[SHORT EXERCISE]:
Locate each line of the material that contains "JSON", then return it.

>> Begin SUPPLIED ENTRIES

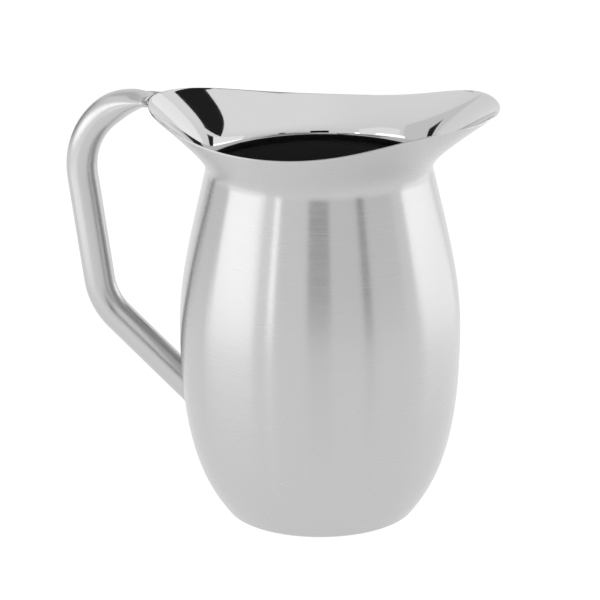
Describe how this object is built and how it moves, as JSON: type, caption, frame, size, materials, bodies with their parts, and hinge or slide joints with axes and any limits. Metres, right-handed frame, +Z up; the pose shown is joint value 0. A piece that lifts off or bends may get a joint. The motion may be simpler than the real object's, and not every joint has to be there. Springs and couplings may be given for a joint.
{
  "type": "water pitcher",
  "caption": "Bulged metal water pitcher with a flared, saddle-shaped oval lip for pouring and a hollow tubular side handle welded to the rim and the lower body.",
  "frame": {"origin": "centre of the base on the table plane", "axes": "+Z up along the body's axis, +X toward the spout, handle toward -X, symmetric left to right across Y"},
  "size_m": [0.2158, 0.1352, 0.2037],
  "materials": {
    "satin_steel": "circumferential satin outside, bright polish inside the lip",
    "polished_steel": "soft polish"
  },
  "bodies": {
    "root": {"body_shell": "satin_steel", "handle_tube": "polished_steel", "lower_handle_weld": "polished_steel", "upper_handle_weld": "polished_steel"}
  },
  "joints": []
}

>> End SUPPLIED ENTRIES
>> Begin SUPPLIED ENTRIES

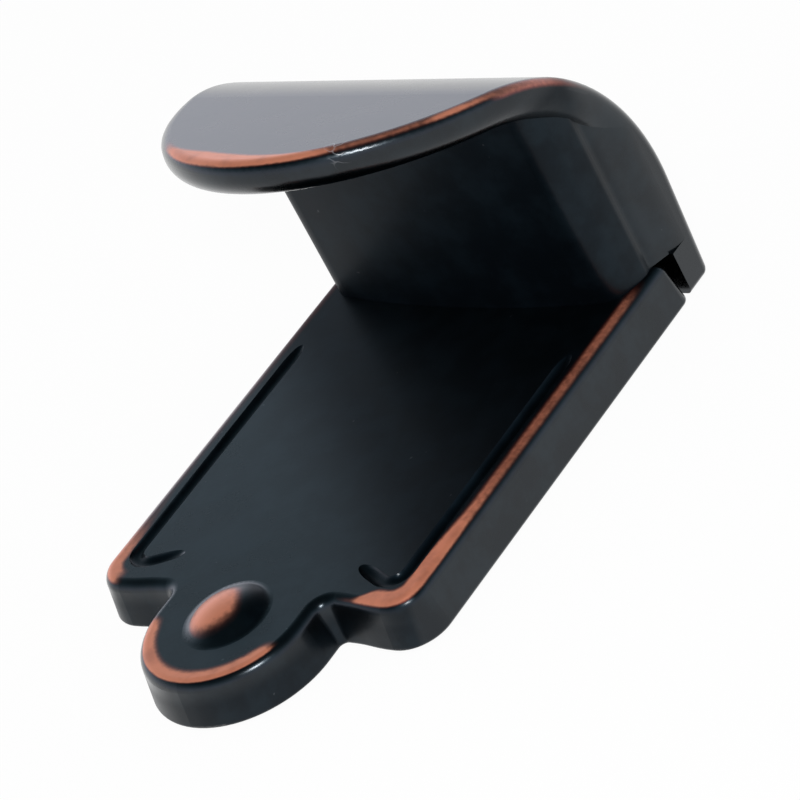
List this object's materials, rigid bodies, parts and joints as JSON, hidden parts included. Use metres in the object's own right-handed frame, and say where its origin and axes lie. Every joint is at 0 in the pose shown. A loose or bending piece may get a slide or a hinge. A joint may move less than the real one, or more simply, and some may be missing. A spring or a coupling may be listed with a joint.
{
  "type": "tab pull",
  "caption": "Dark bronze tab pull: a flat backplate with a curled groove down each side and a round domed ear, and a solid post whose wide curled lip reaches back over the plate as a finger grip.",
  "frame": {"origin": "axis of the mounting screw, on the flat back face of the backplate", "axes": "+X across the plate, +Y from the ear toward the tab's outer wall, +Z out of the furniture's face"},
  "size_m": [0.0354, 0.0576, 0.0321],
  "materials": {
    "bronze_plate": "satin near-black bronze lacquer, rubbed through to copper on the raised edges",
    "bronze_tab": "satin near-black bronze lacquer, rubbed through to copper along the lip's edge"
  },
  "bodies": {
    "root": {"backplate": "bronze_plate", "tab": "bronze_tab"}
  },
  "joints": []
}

>> End SUPPLIED ENTRIES

[WORKED SOLUTION]:
Describe how this object is built and how it moves, as JSON: type, caption, frame, size, materials, bodies with their parts, and hinge or slide joints with axes and any limits. Metres, right-handed frame, +Z up; the pose shown is joint value 0. A piece that lifts off or bends may get a joint. The motion may be simpler than the real object's, and not every joint has to be there. Springs and couplings may be given for a joint.
List this object's materials, rigid bodies, parts and joints as JSON, hidden parts included. Use metres in the object's own right-handed frame, and say where its origin and axes lie. Every joint is at 0 in the pose shown. A loose or bending piece may get a slide or a hinge. A joint may move less than the real one, or more simply, and some may be missing. A spring or a coupling may be listed with a joint.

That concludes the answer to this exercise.